#### GIVEN DATA ####

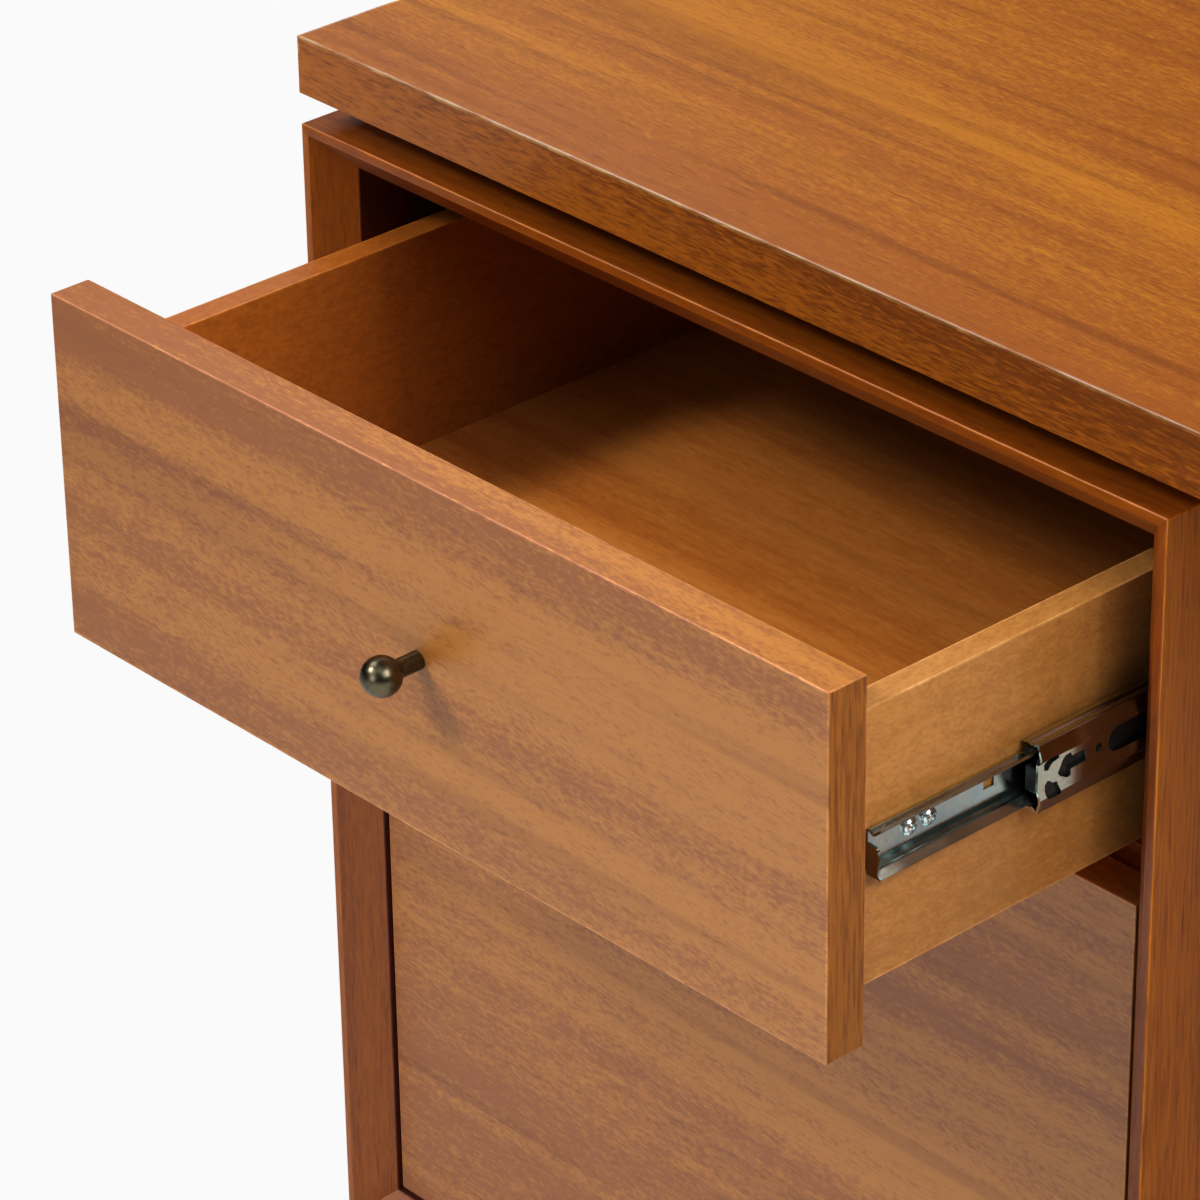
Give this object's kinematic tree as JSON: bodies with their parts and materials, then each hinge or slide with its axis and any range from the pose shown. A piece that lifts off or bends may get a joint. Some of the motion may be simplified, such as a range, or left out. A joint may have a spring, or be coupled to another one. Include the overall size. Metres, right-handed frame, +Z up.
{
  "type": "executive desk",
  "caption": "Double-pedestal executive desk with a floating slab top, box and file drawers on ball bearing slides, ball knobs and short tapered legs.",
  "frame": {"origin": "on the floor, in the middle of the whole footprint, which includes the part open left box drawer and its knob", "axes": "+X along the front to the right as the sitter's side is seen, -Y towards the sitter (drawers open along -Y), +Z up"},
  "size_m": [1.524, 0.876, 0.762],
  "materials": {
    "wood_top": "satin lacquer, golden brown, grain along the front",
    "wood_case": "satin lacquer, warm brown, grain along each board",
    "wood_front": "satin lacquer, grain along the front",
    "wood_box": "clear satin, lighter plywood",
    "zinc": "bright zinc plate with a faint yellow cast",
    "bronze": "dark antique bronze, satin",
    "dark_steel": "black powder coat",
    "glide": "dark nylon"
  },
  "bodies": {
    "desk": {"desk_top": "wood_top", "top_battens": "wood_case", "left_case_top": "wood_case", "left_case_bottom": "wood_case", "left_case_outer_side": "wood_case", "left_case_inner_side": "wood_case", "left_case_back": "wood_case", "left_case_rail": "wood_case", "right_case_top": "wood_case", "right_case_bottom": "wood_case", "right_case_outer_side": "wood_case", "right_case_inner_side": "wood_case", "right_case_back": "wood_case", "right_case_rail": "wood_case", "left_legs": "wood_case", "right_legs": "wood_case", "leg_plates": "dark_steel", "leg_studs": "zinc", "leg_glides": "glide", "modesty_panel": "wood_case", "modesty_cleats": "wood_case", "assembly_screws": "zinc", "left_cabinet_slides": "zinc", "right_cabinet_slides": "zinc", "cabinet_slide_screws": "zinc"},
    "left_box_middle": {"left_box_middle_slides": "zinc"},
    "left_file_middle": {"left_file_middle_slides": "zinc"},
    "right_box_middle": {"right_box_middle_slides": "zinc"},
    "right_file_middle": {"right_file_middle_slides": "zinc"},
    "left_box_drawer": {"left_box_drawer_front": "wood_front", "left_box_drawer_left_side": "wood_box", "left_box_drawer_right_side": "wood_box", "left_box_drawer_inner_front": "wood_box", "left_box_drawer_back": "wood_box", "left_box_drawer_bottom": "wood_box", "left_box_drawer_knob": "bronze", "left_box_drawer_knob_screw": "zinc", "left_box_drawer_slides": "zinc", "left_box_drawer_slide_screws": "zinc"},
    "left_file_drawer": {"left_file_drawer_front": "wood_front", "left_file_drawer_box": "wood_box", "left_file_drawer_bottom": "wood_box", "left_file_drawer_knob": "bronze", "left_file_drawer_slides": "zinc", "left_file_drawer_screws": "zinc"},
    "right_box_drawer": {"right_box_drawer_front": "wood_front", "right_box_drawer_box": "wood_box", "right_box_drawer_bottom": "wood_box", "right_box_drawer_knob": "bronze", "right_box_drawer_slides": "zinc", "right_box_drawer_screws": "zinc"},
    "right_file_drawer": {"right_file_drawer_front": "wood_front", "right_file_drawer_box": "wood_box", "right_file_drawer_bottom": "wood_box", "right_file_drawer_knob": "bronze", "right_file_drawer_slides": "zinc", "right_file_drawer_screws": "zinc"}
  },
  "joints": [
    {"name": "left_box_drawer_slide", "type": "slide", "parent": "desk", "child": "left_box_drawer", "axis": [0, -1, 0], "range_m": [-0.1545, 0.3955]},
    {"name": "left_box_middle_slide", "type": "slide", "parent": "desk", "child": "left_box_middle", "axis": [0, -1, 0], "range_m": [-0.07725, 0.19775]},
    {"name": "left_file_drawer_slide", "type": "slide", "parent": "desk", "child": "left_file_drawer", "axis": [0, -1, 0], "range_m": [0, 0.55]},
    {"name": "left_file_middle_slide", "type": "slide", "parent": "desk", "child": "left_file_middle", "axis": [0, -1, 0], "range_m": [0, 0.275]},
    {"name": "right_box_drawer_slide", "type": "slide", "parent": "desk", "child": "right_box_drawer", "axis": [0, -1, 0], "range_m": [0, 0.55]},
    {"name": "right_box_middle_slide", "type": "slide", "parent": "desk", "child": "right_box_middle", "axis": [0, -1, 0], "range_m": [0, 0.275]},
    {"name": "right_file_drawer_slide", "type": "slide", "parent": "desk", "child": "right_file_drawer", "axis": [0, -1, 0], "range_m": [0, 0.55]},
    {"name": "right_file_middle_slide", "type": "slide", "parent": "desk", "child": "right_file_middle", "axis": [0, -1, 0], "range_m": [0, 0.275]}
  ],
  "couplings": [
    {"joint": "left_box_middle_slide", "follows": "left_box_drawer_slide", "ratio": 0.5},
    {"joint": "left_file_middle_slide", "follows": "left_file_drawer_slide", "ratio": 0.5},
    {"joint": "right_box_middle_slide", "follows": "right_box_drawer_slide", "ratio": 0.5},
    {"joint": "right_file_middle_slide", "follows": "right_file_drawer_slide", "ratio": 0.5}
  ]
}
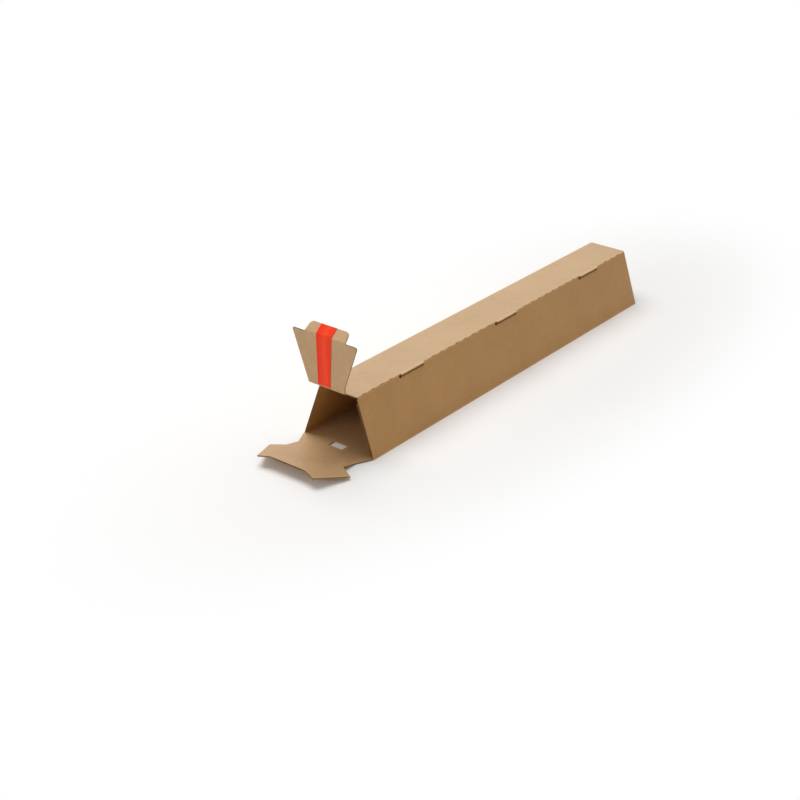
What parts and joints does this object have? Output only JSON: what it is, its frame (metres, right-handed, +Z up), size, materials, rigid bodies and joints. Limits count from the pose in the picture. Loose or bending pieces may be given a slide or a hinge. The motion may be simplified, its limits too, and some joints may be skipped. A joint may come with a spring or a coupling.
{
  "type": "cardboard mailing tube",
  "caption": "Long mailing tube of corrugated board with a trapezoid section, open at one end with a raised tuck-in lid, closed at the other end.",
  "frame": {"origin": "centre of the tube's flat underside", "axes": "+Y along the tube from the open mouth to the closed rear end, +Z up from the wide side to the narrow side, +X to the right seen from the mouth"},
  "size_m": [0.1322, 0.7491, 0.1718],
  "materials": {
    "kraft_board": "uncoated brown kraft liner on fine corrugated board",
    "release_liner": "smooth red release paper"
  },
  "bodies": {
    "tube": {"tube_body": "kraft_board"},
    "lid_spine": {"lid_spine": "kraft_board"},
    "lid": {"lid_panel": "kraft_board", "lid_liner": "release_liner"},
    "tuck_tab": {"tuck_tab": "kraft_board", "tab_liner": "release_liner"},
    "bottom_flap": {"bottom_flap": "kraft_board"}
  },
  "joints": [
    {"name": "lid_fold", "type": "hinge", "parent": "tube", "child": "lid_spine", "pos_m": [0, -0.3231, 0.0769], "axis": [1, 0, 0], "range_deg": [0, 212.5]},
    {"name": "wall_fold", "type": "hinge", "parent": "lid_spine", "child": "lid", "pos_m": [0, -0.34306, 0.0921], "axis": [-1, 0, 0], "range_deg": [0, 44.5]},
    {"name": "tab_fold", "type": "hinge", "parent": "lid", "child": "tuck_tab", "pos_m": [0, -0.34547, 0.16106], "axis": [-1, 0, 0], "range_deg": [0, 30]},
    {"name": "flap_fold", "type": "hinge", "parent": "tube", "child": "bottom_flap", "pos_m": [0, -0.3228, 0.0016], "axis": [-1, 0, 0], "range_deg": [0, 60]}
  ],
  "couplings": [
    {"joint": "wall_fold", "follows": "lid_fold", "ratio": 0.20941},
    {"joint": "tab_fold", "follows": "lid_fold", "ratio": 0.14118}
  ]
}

####

THE PROBLEM:
Copy all the records above precisely.

WORKED SOLUTION:
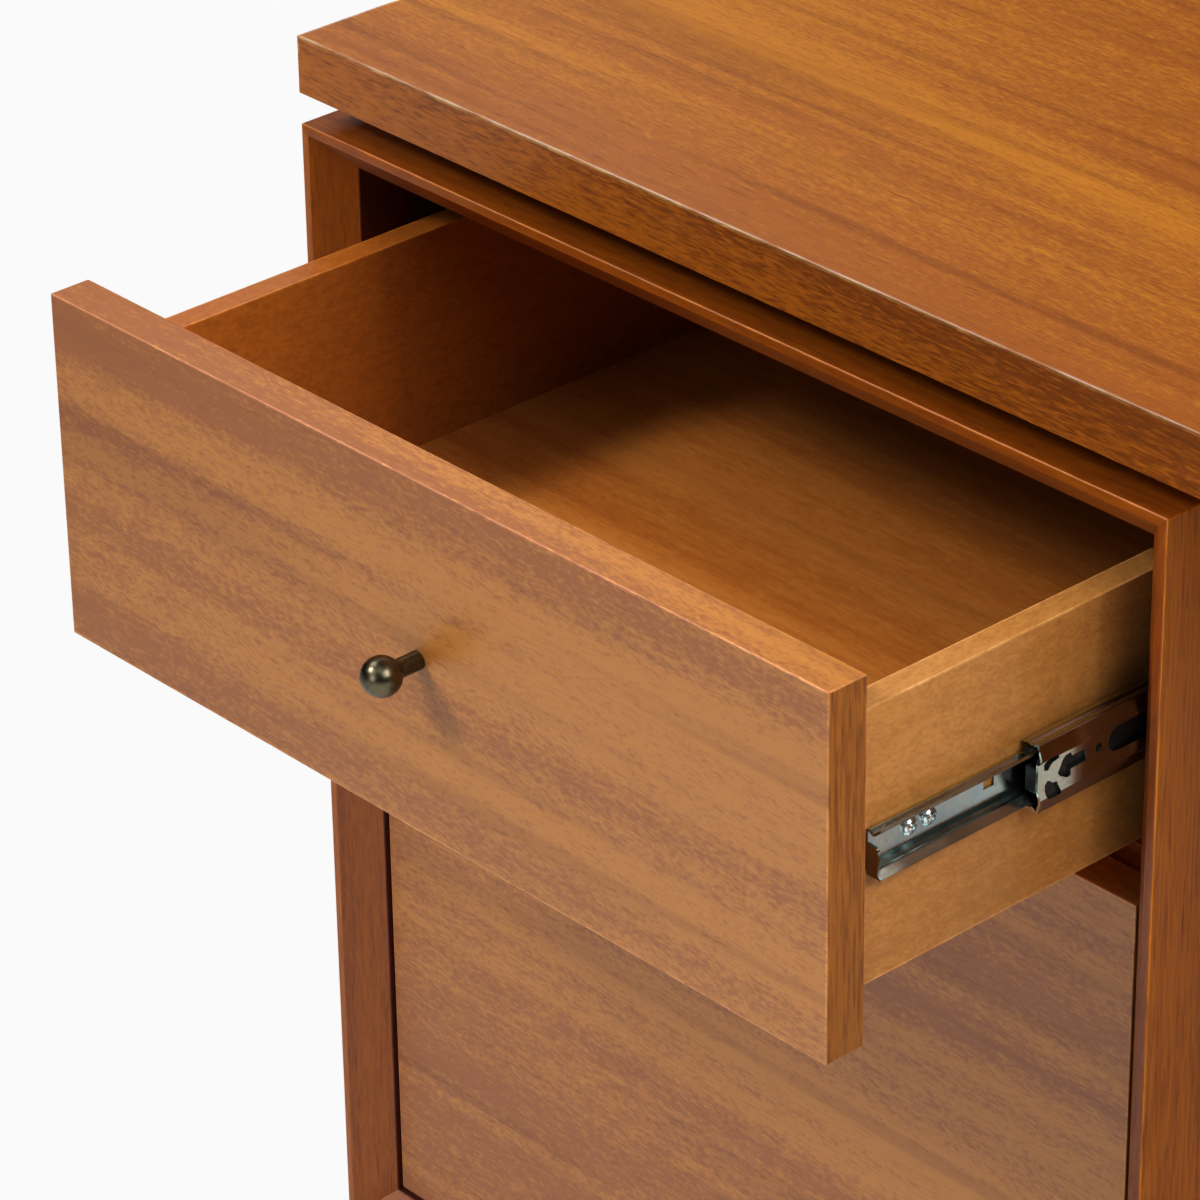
Give this object's kinematic tree as JSON: bodies with their parts and materials, then each hinge or slide with its axis and any range from the pose shown. A piece that lifts off or bends may get a joint. Some of the motion may be simplified, such as a range, or left out. A joint may have a spring, or be coupled to another one. Include the overall size. Metres, right-handed frame, +Z up.
{
  "type": "executive desk",
  "caption": "Double-pedestal executive desk with a floating slab top, box and file drawers on ball bearing slides, ball knobs and short tapered legs.",
  "frame": {"origin": "on the floor, in the middle of the whole footprint, which includes the part open left box drawer and its knob", "axes": "+X along the front to the right as the sitter's side is seen, -Y towards the sitter (drawers open along -Y), +Z up"},
  "size_m": [1.524, 0.876, 0.762],
  "materials": {
    "wood_top": "satin lacquer, golden brown, grain along the front",
    "wood_case": "satin lacquer, warm brown, grain along each board",
    "wood_front": "satin lacquer, grain along the front",
    "wood_box": "clear satin, lighter plywood",
    "zinc": "bright zinc plate with a faint yellow cast",
    "bronze": "dark antique bronze, satin",
    "dark_steel": "black powder coat",
    "glide": "dark nylon"
  },
  "bodies": {
    "desk": {"desk_top": "wood_top", "top_battens": "wood_case", "left_case_top": "wood_case", "left_case_bottom": "wood_case", "left_case_outer_side": "wood_case", "left_case_inner_side": "wood_case", "left_case_back": "wood_case", "left_case_rail": "wood_case", "right_case_top": "wood_case", "right_case_bottom": "wood_case", "right_case_outer_side": "wood_case", "right_case_inner_side": "wood_case", "right_case_back": "wood_case", "right_case_rail": "wood_case", "left_legs": "wood_case", "right_legs": "wood_case", "leg_plates": "dark_steel", "leg_studs": "zinc", "leg_glides": "glide", "modesty_panel": "wood_case", "modesty_cleats": "wood_case", "assembly_screws": "zinc", "left_cabinet_slides": "zinc", "right_cabinet_slides": "zinc", "cabinet_slide_screws": "zinc"},
    "left_box_middle": {"left_box_middle_slides": "zinc"},
    "left_file_middle": {"left_file_middle_slides": "zinc"},
    "right_box_middle": {"right_box_middle_slides": "zinc"},
    "right_file_middle": {"right_file_middle_slides": "zinc"},
    "left_box_drawer": {"left_box_drawer_front": "wood_front", "left_box_drawer_left_side": "wood_box", "left_box_drawer_right_side": "wood_box", "left_box_drawer_inner_front": "wood_box", "left_box_drawer_back": "wood_box", "left_box_drawer_bottom": "wood_box", "left_box_drawer_knob": "bronze", "left_box_drawer_knob_screw": "zinc", "left_box_drawer_slides": "zinc", "left_box_drawer_slide_screws": "zinc"},
    "left_file_drawer": {"left_file_drawer_front": "wood_front", "left_file_drawer_box": "wood_box", "left_file_drawer_bottom": "wood_box", "left_file_drawer_knob": "bronze", "left_file_drawer_slides": "zinc", "left_file_drawer_screws": "zinc"},
    "right_box_drawer": {"right_box_drawer_front": "wood_front", "right_box_drawer_box": "wood_box", "right_box_drawer_bottom": "wood_box", "right_box_drawer_knob": "bronze", "right_box_drawer_slides": "zinc", "right_box_drawer_screws": "zinc"},
    "right_file_drawer": {"right_file_drawer_front": "wood_front", "right_file_drawer_box": "wood_box", "right_file_drawer_bottom": "wood_box", "right_file_drawer_knob": "bronze", "right_file_drawer_slides": "zinc", "right_file_drawer_screws": "zinc"}
  },
  "joints": [
    {"name": "left_box_drawer_slide", "type": "slide", "parent": "desk", "child": "left_box_drawer", "axis": [0, -1, 0], "range_m": [-0.1545, 0.3955]},
    {"name": "left_box_middle_slide", "type": "slide", "parent": "desk", "child": "left_box_middle", "axis": [0, -1, 0], "range_m": [-0.07725, 0.19775]},
    {"name": "left_file_drawer_slide", "type": "slide", "parent": "desk", "child": "left_file_drawer", "axis": [0, -1, 0], "range_m": [0, 0.55]},
    {"name": "left_file_middle_slide", "type": "slide", "parent": "desk", "child": "left_file_middle", "axis": [0, -1, 0], "range_m": [0, 0.275]},
    {"name": "right_box_drawer_slide", "type": "slide", "parent": "desk", "child": "right_box_drawer", "axis": [0, -1, 0], "range_m": [0, 0.55]},
    {"name": "right_box_middle_slide", "type": "slide", "parent": "desk", "child": "right_box_middle", "axis": [0, -1, 0], "range_m": [0, 0.275]},
    {"name": "right_file_drawer_slide", "type": "slide", "parent": "desk", "child": "right_file_drawer", "axis": [0, -1, 0], "range_m": [0, 0.55]},
    {"name": "right_file_middle_slide", "type": "slide", "parent": "desk", "child": "right_file_middle", "axis": [0, -1, 0], "range_m": [0, 0.275]}
  ],
  "couplings": [
    {"joint": "left_box_middle_slide", "follows": "left_box_drawer_slide", "ratio": 0.5},
    {"joint": "left_file_middle_slide", "follows": "left_file_drawer_slide", "ratio": 0.5},
    {"joint": "right_box_middle_slide", "follows": "right_box_drawer_slide", "ratio": 0.5},
    {"joint": "right_file_middle_slide", "follows": "right_file_drawer_slide", "ratio": 0.5}
  ]
}
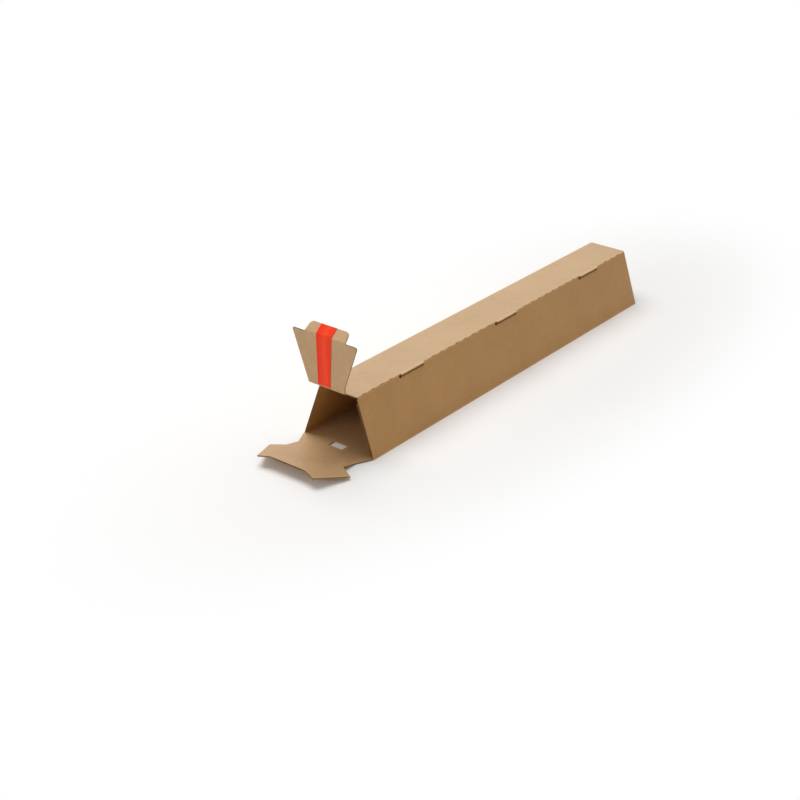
What parts and joints does this object have? Output only JSON: what it is, its frame (metres, right-handed, +Z up), size, materials, rigid bodies and joints. Limits count from the pose in the picture. Loose or bending pieces may be given a slide or a hinge. The motion may be simplified, its limits too, and some joints may be skipped. A joint may come with a spring or a coupling.
{
  "type": "cardboard mailing tube",
  "caption": "Long mailing tube of corrugated board with a trapezoid section, open at one end with a raised tuck-in lid, closed at the other end.",
  "frame": {"origin": "centre of the tube's flat underside", "axes": "+Y along the tube from the open mouth to the closed rear end, +Z up from the wide side to the narrow side, +X to the right seen from the mouth"},
  "size_m": [0.1322, 0.7491, 0.1718],
  "materials": {
    "kraft_board": "uncoated brown kraft liner on fine corrugated board",
    "release_liner": "smooth red release paper"
  },
  "bodies": {
    "tube": {"tube_body": "kraft_board"},
    "lid_spine": {"lid_spine": "kraft_board"},
    "lid": {"lid_panel": "kraft_board", "lid_liner": "release_liner"},
    "tuck_tab": {"tuck_tab": "kraft_board", "tab_liner": "release_liner"},
    "bottom_flap": {"bottom_flap": "kraft_board"}
  },
  "joints": [
    {"name": "lid_fold", "type": "hinge", "parent": "tube", "child": "lid_spine", "pos_m": [0, -0.3231, 0.0769], "axis": [1, 0, 0], "range_deg": [0, 212.5]},
    {"name": "wall_fold", "type": "hinge", "parent": "lid_spine", "child": "lid", "pos_m": [0, -0.34306, 0.0921], "axis": [-1, 0, 0], "range_deg": [0, 44.5]},
    {"name": "tab_fold", "type": "hinge", "parent": "lid", "child": "tuck_tab", "pos_m": [0, -0.34547, 0.16106], "axis": [-1, 0, 0], "range_deg": [0, 30]},
    {"name": "flap_fold", "type": "hinge", "parent": "tube", "child": "bottom_flap", "pos_m": [0, -0.3228, 0.0016], "axis": [-1, 0, 0], "range_deg": [0, 60]}
  ],
  "couplings": [
    {"joint": "wall_fold", "follows": "lid_fold", "ratio": 0.20941},
    {"joint": "tab_fold", "follows": "lid_fold", "ratio": 0.14118}
  ]
}